===== Information provided =====

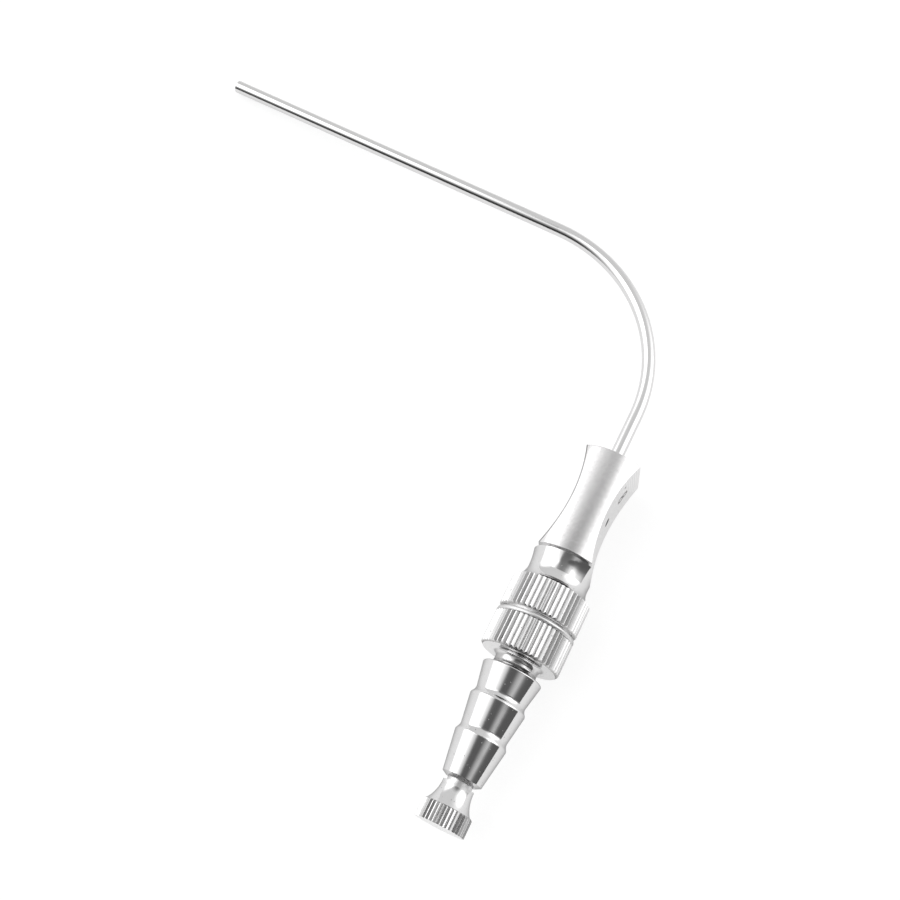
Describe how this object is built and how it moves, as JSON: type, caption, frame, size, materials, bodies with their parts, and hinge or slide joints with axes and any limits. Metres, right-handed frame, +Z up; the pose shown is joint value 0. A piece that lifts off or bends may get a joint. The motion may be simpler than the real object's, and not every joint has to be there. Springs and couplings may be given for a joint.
{
  "type": "frazier suction tube",
  "caption": "Steel suction tube with a bent slender tip, a flat-sided finger grip with a vent hole, a stepped hose barb and a stylet with a knurled knob.",
  "frame": {"origin": "on the surface the instrument lies on, under the middle of its bounding box", "axes": "+Y along the handle, from the stylet knob towards the finger grip; -X towards the tip of the tube; +Z up from the surface"},
  "size_m": [0.1182, 0.1224, 0.0151],
  "materials": {
    "tube_steel": "polished",
    "satin_steel": "satin",
    "polished_steel": "polished",
    "wire_steel": "drawn"
  },
  "bodies": {
    "root": {"suction_tube": "tube_steel", "handle": "satin_steel", "hose_connector": "polished_steel", "stylet_knob": "polished_steel", "stylet_wire": "wire_steel"}
  },
  "joints": []
}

=====

◆ **What is needed**
Every line above should be printed again exactly as it stands.

◆ **Response to the task**
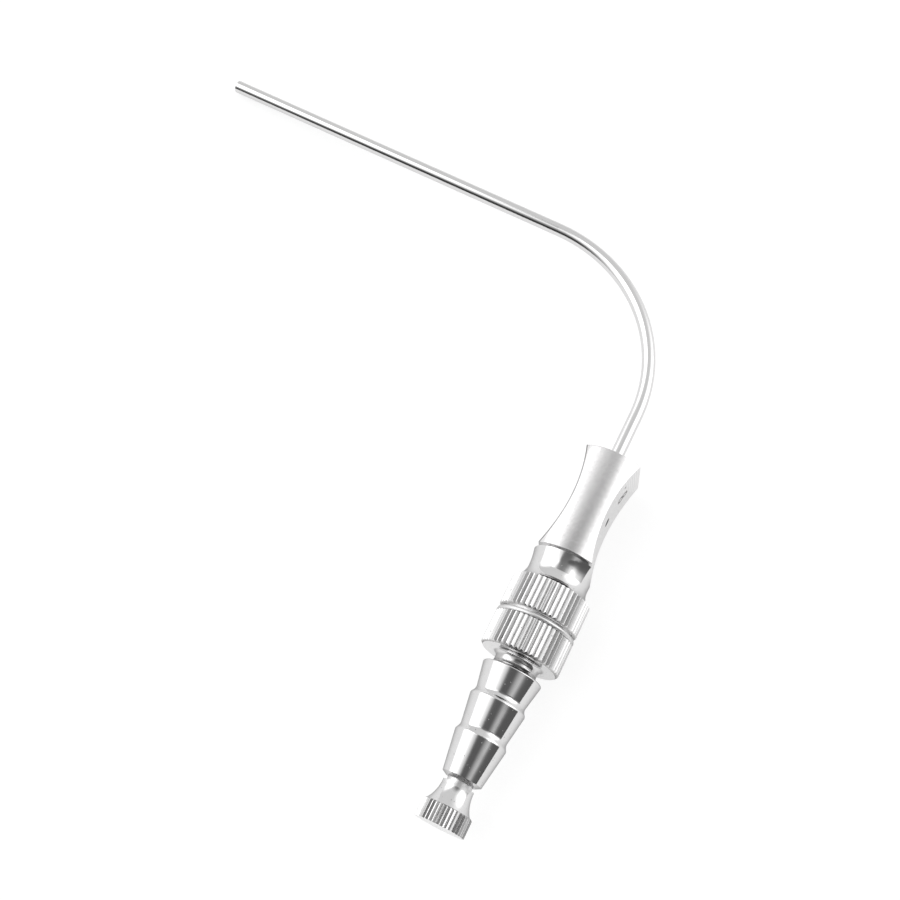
Describe how this object is built and how it moves, as JSON: type, caption, frame, size, materials, bodies with their parts, and hinge or slide joints with axes and any limits. Metres, right-handed frame, +Z up; the pose shown is joint value 0. A piece that lifts off or bends may get a joint. The motion may be simpler than the real object's, and not every joint has to be there. Springs and couplings may be given for a joint.
{
  "type": "frazier suction tube",
  "caption": "Steel suction tube with a bent slender tip, a flat-sided finger grip with a vent hole, a stepped hose barb and a stylet with a knurled knob.",
  "frame": {"origin": "on the surface the instrument lies on, under the middle of its bounding box", "axes": "+Y along the handle, from the stylet knob towards the finger grip; -X towards the tip of the tube; +Z up from the surface"},
  "size_m": [0.1182, 0.1224, 0.0151],
  "materials": {
    "tube_steel": "polished",
    "satin_steel": "satin",
    "polished_steel": "polished",
    "wire_steel": "drawn"
  },
  "bodies": {
    "root": {"suction_tube": "tube_steel", "handle": "satin_steel", "hose_connector": "polished_steel", "stylet_knob": "polished_steel", "stylet_wire": "wire_steel"}
  },
  "joints": []
}